Provided records:
"""
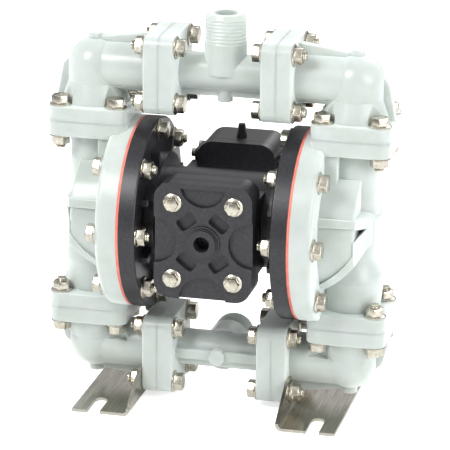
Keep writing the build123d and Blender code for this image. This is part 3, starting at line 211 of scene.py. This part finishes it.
"""
"""
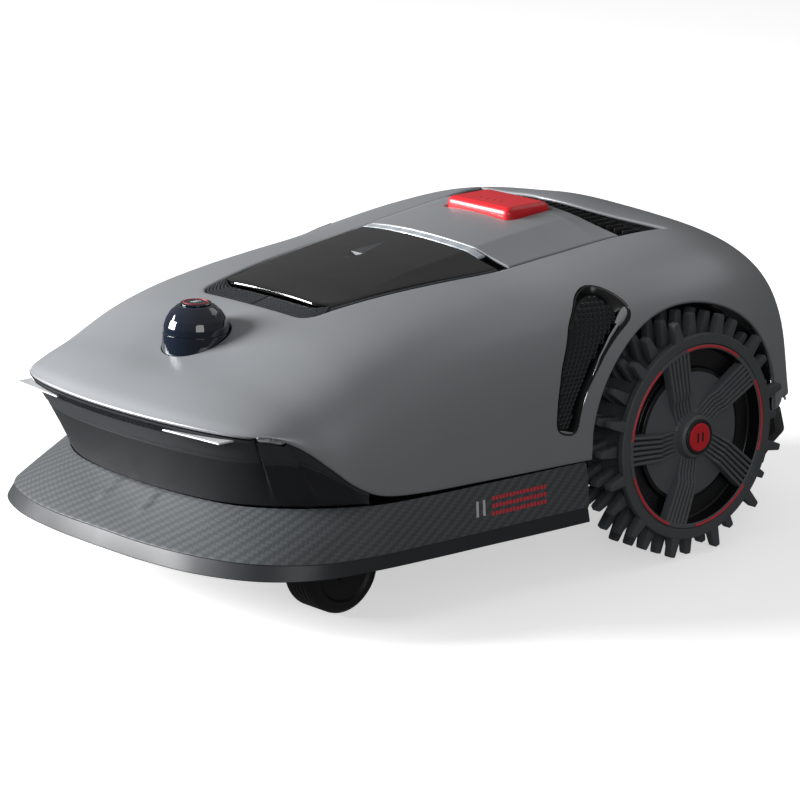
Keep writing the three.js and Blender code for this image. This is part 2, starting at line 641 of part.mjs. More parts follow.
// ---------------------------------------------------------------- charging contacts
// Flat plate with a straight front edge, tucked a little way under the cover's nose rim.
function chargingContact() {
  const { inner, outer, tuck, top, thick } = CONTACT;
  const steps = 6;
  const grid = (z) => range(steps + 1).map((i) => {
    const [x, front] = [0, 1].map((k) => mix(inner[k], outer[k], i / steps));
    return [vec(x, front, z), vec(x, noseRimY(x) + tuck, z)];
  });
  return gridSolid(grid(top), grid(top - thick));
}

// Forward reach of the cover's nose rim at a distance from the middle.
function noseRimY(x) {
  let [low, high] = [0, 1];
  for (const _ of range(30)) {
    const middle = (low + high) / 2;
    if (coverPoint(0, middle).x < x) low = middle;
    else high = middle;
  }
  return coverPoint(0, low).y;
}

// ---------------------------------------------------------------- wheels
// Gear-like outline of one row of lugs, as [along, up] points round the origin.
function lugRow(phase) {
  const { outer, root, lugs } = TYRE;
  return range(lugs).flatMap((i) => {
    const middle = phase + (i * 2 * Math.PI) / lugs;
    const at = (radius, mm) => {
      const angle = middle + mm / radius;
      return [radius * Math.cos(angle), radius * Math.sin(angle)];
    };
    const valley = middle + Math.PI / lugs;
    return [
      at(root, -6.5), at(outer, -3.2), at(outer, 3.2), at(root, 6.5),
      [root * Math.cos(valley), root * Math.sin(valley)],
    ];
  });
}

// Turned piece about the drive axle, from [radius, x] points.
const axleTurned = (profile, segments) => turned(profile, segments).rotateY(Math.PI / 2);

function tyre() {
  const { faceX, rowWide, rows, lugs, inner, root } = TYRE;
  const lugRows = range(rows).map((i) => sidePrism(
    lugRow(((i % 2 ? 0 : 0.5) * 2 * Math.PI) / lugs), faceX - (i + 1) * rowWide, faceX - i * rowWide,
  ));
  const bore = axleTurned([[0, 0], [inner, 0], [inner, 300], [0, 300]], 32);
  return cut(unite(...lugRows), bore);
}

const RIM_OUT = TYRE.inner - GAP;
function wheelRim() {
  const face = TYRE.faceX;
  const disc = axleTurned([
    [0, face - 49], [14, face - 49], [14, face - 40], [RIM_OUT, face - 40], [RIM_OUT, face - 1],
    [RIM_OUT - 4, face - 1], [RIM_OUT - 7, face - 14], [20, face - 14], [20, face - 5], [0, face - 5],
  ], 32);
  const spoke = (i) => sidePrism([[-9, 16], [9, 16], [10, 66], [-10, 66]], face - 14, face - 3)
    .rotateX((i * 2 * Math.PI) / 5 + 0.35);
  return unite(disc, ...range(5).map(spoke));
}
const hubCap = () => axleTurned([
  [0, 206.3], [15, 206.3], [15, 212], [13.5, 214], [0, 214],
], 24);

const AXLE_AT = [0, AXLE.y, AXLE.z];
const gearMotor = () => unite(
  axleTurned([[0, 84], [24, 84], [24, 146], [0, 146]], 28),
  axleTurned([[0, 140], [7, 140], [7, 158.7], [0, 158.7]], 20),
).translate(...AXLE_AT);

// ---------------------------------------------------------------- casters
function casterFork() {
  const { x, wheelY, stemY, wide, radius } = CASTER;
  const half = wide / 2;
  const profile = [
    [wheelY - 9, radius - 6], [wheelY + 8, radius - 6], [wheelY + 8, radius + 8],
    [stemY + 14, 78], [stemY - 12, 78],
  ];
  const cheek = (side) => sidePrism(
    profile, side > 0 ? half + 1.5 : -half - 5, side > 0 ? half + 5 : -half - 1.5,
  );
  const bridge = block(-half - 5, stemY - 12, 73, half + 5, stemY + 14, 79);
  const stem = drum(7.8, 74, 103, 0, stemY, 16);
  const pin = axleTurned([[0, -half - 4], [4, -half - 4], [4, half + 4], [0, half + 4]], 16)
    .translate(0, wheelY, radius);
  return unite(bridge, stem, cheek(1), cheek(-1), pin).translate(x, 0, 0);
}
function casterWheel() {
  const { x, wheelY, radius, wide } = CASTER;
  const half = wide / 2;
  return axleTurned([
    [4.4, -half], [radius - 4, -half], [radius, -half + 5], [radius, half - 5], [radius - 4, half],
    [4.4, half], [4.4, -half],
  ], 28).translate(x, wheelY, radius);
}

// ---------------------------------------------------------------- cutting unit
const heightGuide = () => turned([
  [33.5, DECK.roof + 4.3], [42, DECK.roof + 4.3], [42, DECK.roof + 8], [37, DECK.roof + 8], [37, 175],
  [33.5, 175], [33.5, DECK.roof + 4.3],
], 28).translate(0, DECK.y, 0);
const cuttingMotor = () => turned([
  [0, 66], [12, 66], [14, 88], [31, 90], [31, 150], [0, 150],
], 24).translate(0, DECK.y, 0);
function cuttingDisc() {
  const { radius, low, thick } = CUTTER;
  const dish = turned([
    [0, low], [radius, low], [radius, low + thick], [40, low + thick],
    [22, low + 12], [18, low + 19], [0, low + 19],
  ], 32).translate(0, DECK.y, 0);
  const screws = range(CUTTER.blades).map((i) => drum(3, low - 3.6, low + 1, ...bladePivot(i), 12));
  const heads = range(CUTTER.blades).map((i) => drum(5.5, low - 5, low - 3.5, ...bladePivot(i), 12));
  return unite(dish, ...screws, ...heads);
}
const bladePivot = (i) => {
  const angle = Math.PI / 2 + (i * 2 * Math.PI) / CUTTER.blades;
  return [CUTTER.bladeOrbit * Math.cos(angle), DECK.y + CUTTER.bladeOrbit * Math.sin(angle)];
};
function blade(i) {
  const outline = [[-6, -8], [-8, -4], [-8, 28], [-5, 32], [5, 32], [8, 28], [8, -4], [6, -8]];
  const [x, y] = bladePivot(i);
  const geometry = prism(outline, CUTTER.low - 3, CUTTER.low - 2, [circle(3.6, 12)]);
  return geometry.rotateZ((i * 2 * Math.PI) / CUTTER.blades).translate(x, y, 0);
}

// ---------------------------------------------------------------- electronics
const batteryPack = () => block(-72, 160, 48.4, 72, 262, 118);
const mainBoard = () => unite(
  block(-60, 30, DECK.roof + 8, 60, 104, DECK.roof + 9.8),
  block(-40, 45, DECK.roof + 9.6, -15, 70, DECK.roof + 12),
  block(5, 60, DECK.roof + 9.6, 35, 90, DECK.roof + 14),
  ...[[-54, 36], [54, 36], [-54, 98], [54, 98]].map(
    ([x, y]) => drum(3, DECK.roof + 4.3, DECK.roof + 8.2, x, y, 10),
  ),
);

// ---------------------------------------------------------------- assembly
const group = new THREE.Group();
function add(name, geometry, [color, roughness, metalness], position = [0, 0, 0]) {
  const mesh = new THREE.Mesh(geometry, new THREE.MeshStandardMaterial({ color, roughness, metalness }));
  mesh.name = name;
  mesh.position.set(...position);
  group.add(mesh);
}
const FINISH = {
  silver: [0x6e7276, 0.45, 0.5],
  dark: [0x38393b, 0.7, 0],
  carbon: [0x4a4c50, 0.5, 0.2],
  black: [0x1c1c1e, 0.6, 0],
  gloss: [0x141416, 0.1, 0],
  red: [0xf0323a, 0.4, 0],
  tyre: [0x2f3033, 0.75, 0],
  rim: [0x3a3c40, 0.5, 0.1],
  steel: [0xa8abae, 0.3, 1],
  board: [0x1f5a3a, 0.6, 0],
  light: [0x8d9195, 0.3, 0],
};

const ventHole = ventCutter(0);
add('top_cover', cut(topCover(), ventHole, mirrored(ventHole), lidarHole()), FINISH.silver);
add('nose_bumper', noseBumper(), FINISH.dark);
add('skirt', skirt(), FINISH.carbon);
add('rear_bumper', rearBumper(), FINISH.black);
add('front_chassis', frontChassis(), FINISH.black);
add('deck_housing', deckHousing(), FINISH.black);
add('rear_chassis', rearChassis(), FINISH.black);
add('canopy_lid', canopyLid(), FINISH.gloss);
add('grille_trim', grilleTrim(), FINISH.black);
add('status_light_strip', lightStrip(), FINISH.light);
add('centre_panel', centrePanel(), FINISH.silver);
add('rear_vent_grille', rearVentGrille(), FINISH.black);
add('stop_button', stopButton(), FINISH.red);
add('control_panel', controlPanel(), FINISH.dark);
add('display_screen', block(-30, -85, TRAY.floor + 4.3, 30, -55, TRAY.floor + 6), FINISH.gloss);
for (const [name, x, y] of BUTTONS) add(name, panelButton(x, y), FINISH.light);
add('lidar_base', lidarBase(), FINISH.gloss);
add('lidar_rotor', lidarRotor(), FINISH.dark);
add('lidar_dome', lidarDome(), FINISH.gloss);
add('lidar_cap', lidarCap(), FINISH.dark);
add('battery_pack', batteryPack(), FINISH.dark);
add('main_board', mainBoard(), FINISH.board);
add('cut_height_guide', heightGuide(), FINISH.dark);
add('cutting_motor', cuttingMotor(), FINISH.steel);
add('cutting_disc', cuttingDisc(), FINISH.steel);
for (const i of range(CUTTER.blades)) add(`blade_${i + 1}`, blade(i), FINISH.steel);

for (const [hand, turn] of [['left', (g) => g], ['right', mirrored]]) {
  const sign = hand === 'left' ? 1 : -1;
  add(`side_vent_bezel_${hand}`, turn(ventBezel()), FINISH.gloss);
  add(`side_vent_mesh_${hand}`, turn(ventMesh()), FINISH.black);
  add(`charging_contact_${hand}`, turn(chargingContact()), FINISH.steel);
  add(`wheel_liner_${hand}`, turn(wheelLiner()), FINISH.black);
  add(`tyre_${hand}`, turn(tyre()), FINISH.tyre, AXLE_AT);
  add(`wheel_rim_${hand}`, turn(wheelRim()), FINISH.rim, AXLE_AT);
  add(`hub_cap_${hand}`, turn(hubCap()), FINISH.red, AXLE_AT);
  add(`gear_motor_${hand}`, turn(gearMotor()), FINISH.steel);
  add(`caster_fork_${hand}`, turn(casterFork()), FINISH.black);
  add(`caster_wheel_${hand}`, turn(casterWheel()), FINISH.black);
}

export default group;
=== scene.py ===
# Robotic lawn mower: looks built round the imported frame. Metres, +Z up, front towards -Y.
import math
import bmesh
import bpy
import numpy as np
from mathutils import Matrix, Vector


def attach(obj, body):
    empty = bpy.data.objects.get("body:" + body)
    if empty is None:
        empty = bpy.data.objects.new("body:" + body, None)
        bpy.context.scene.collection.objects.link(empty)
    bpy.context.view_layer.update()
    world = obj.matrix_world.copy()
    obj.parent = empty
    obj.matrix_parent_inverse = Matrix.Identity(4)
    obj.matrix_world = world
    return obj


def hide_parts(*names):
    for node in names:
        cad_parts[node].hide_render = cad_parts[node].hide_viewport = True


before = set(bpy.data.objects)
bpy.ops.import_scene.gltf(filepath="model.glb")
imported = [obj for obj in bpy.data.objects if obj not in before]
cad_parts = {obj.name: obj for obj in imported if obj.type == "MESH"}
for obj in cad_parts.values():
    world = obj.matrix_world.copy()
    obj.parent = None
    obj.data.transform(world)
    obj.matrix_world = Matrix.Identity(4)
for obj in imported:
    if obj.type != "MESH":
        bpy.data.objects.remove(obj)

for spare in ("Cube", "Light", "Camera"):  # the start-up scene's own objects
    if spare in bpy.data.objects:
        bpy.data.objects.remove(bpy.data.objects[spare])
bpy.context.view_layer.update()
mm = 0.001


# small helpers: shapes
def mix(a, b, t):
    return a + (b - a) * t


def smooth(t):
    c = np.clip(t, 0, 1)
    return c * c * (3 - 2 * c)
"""
Nothing outside the span should appear: copy exactly from the line with "for (const [hand, turn]" through the line with "bpy.data.objects.remove(obj)".

for (const [hand, turn] of [['left', (g) => g], ['right', mirrored]]) {
  const sign = hand === 'left' ? 1 : -1;
  add(`side_vent_bezel_${hand}`, turn(ventBezel()), FINISH.gloss);
  add(`side_vent_mesh_${hand}`, turn(ventMesh()), FINISH.black);
  add(`charging_contact_${hand}`, turn(chargingContact()), FINISH.steel);
  add(`wheel_liner_${hand}`, turn(wheelLiner()), FINISH.black);
  add(`tyre_${hand}`, turn(tyre()), FINISH.tyre, AXLE_AT);
  add(`wheel_rim_${hand}`, turn(wheelRim()), FINISH.rim, AXLE_AT);
  add(`hub_cap_${hand}`, turn(hubCap()), FINISH.red, AXLE_AT);
  add(`gear_motor_${hand}`, turn(gearMotor()), FINISH.steel);
  add(`caster_fork_${hand}`, turn(casterFork()), FINISH.black);
  add(`caster_wheel_${hand}`, turn(casterWheel()), FINISH.black);
}

export default group;
=== scene.py ===
# Robotic lawn mower: looks built round the imported frame. Metres, +Z up, front towards -Y.
import math
import bmesh
import bpy
import numpy as np
from mathutils import Matrix, Vector


def attach(obj, body):
    empty = bpy.data.objects.get("body:" + body)
    if empty is None:
        empty = bpy.data.objects.new("body:" + body, None)
        bpy.context.scene.collection.objects.link(empty)
    bpy.context.view_layer.update()
    world = obj.matrix_world.copy()
    obj.parent = empty
    obj.matrix_parent_inverse = Matrix.Identity(4)
    obj.matrix_world = world
    return obj


def hide_parts(*names):
    for node in names:
        cad_parts[node].hide_render = cad_parts[node].hide_viewport = True


before = set(bpy.data.objects)
bpy.ops.import_scene.gltf(filepath="model.glb")
imported = [obj for obj in bpy.data.objects if obj not in before]
cad_parts = {obj.name: obj for obj in imported if obj.type == "MESH"}
for obj in cad_parts.values():
    world = obj.matrix_world.copy()
    obj.parent = None
    obj.data.transform(world)
    obj.matrix_world = Matrix.Identity(4)
for obj in imported:
    if obj.type != "MESH":
        bpy.data.objects.remove(obj)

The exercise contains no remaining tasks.